In the Matter of Manhattan Plaza Associates v. Department of Housing Preservation and Development of the City of New York

Decision Date15 June 2004
Docket Number3891.
Citation2004 NY Slip Op 05153,778 N.Y.S.2d 164,8 A.D.3d 111
PartiesIn the Matter of MANHATTAN PLAZA ASSOCIATES, L.P., Appellant, v. DEPARTMENT OF HOUSING PRESERVATION AND DEVELOPMENT OF THE CITY OF NEW YORK, Respondent, et al., Respondents.
CourtNew York Supreme Court — Appellate Division

Petitioner contends that the DHPD regulation which permitted a family member not listed on the annual certifications to rebut the presumption that he or she did not live in the apartment (former 28 RCNY 3-02 [p]), violated the purpose of the federal section 8 legislation (42 USC § 1437f), as interpreted by the Court of Appeals in Matter of Evans v Franco (93 NY2d 823 [1999]). We disagree. While Evans held that an agency was not required to hold a hearing to determine the status of a family member who was not listed on certification forms, it does not stand for the proposition that a state agency may never hold a hearing to permit an occupant to rebut the presumption arising by reason of not having been listed on the relevant certification forms.
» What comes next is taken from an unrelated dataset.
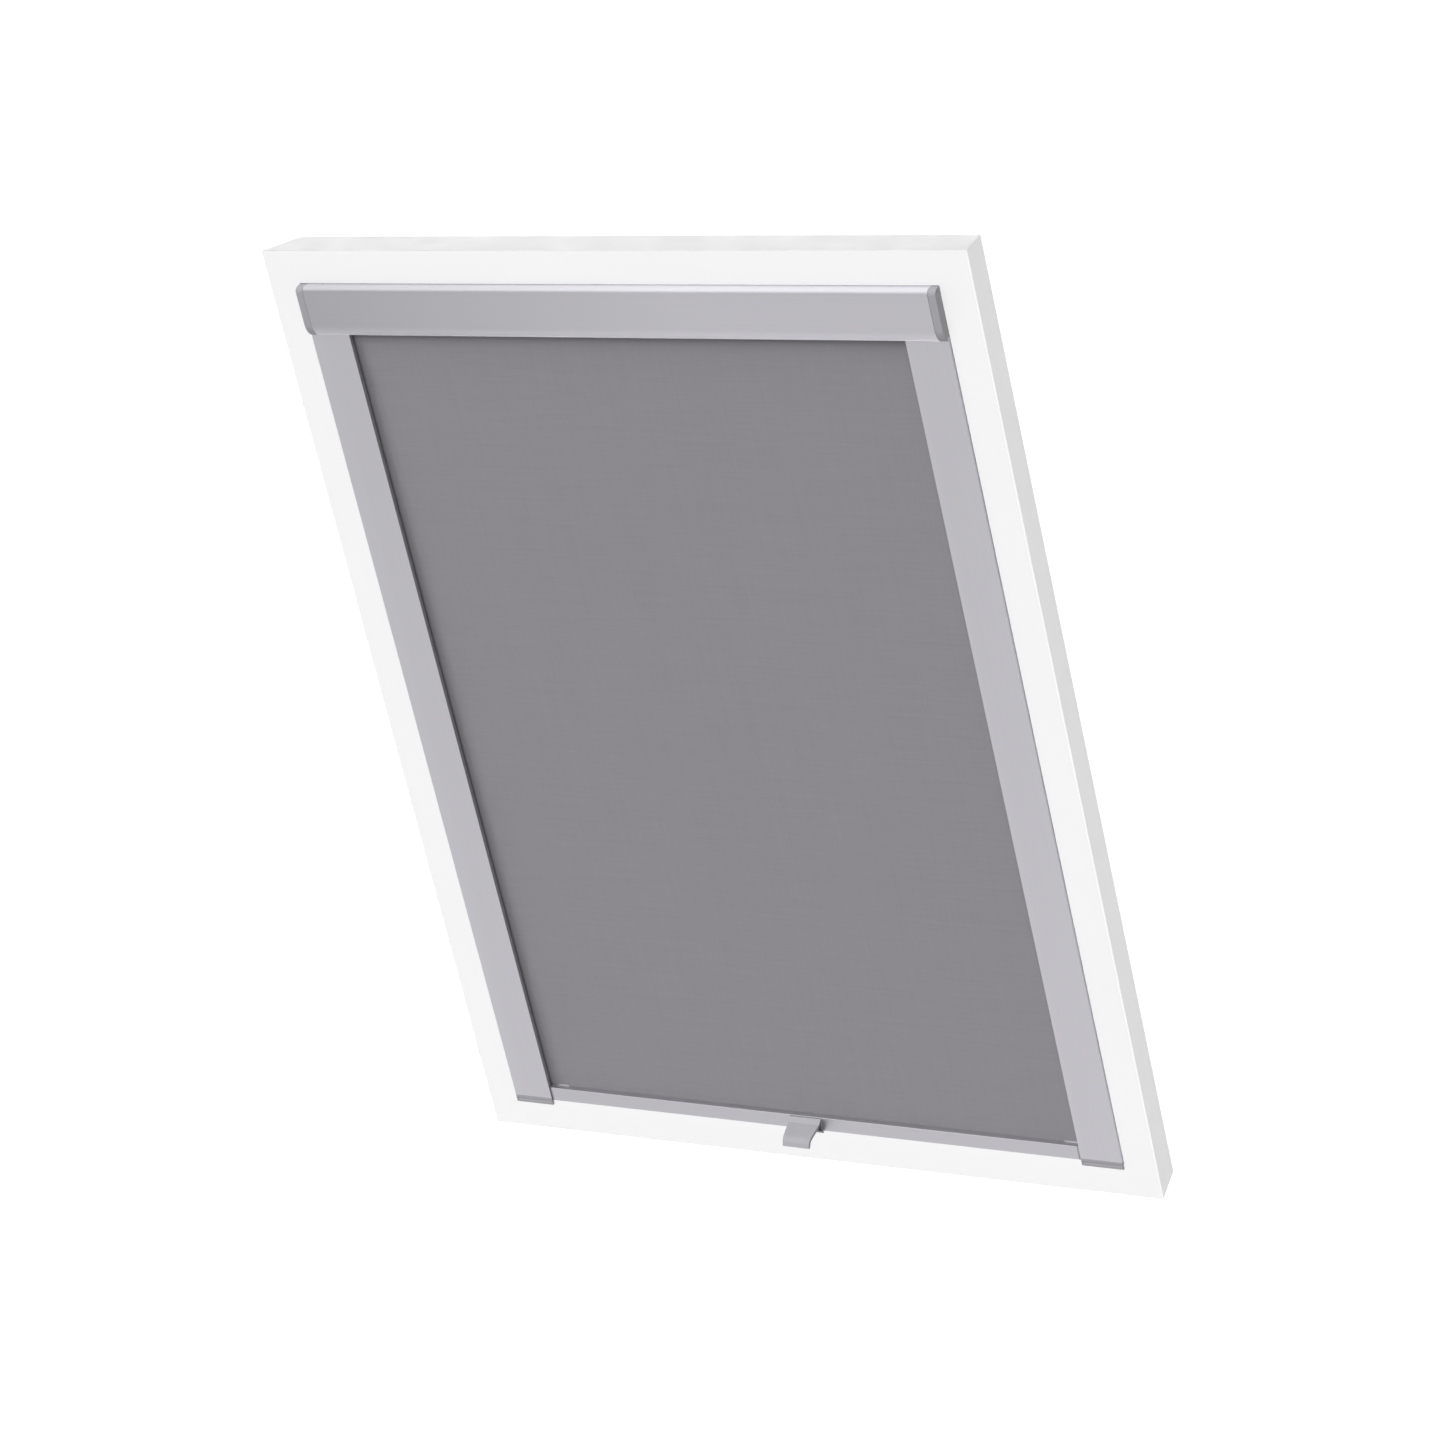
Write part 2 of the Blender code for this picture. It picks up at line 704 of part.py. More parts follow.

We note that the applicable federal regulations do not mandate any procedure with respect to eviction of tenants in section 8 housing (see 24 CFR part 983). The challenged regulation, which permits an applicant to establish that he or she is a bona fide family member entitled to succession rights, does not frustrate the purpose of section 8 law, which, by recognizing the entire family as the tenant (see 42 USC § 1437a), seeks to encourage family cohesion.

[See 3 Misc 3d 717.]

Concur — Mazzarelli, J.P., Andrias, Sullivan, Lerner and Gonzalez, JJ.